The industry is embracing energy-efficient servo presses, recycled metal usage, and closed-loop waste recovery systems. These practices align with automakers’ sustainability goals and reduce environmental impact.

The Rise of Smart Factories

Smart stamping facilities use IoT sensors, robotics, and AI-driven analytics to create connected production environments. Real-time data helps manufacturers adjust parameters instantly, enhancing productivity and quality.

Tip: Companies that invest early in smart stamping and digital monitoring systems gain a competitive edge through higher uptime and lower defect rates.

Conclusion

Automotive stamping is more than shaping metal — it’s a precise, technology-driven process combining engineering, materials, and automation. From design to assembly, every stage ensures strong, efficient, and reliable vehicle components. As manufacturing evolves, stamping remains key to building safer and greener cars. Zonze delivers advanced stamping solutions that enhance quality, reduce costs, and help manufacturers stay competitive in a changing automotive landscape.

FAQ

Q: What is automotive stamping?

A: Automotive stamping is the process of shaping flat metal sheets into precise car parts using high-tonnage presses and dies.
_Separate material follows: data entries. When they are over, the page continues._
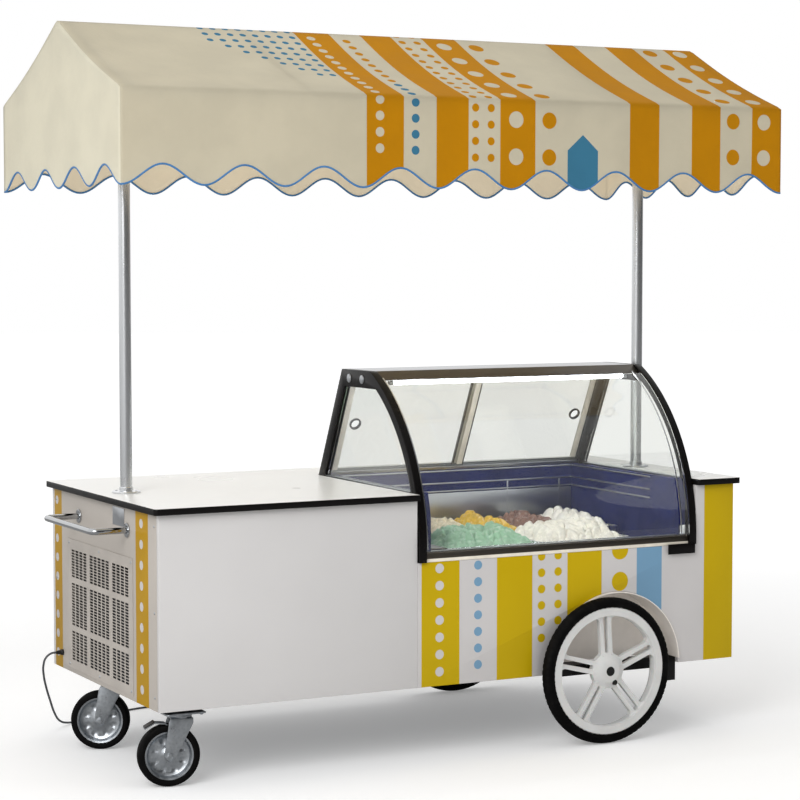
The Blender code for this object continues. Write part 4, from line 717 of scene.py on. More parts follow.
def frozen(flavour):
    """Ice cream, spatula-worked and frozen: soft inside, finely crystalline, glossy where it starts to melt."""
    made, tree, shader = new_finish(
        "ice cream " + flavour,
        {"IOR": 1.35, "Subsurface Weight": 0.06, "Subsurface Scale": 0.003, "Subsurface Radius": (1.0, 0.8, 0.5)},
    )
    place, colour, bump = enliven(tree, shader, shade(flavour), 0.20, 0.016, (0.42, 0.72), 0.0030, 0.0012)
    streaks = add_node(
        tree, "TexNoise", {"Scale": 38.0, "Detail": 4.0, "Distortion": 1.6}, {"Vector": place}
    )
    amount = add_node(
        tree, "MapRange", {"From Min": 0.52, "From Max": 0.72, "To Min": 0.0, "To Max": 0.45}, {"Value": streaks}
    )
    pale = tuple(0.55 + 0.45 * part for part in getattr(colours(), flavour))
    mixed = add_node(tree, "Mix", {"data_type": "RGBA", 7: (*pale, 1.0)}, {0: amount, 6: colour})
    tree.links.new(mixed.outputs[2], shader.inputs["Base Color"])
    return made


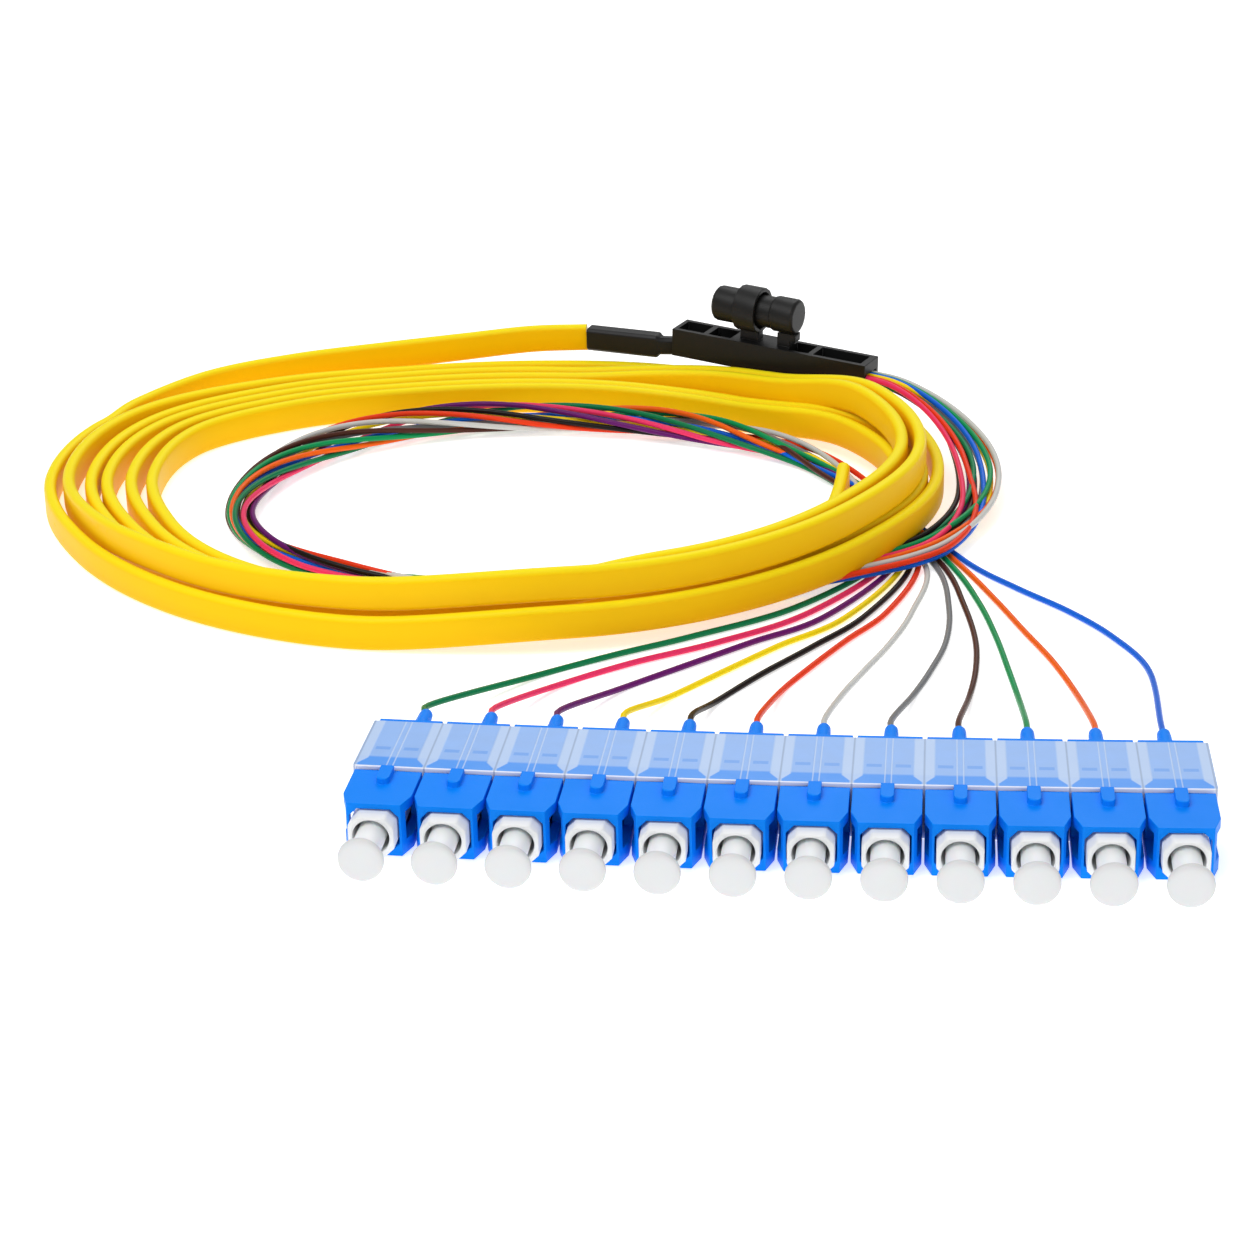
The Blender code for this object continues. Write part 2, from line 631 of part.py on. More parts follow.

Q: How does automotive stamping work?

A: It starts with design and material preparation, followed by forming, trimming, and finishing to create durable, high-quality components.

Q: Why is automotive stamping important in vehicle manufacturing?

A: It ensures consistency, strength, and cost efficiency while supporting lightweight vehicle design and safety.

Q: What materials are used in automotive stamping?

A: Most processes use steel and aluminum for their balance of strength, weight, and corrosion resistance.

Q: What are the benefits of modern automotive stamping technology?

A: Advanced systems improve precision, reduce waste, and speed up production for more sustainable automotive manufacturing.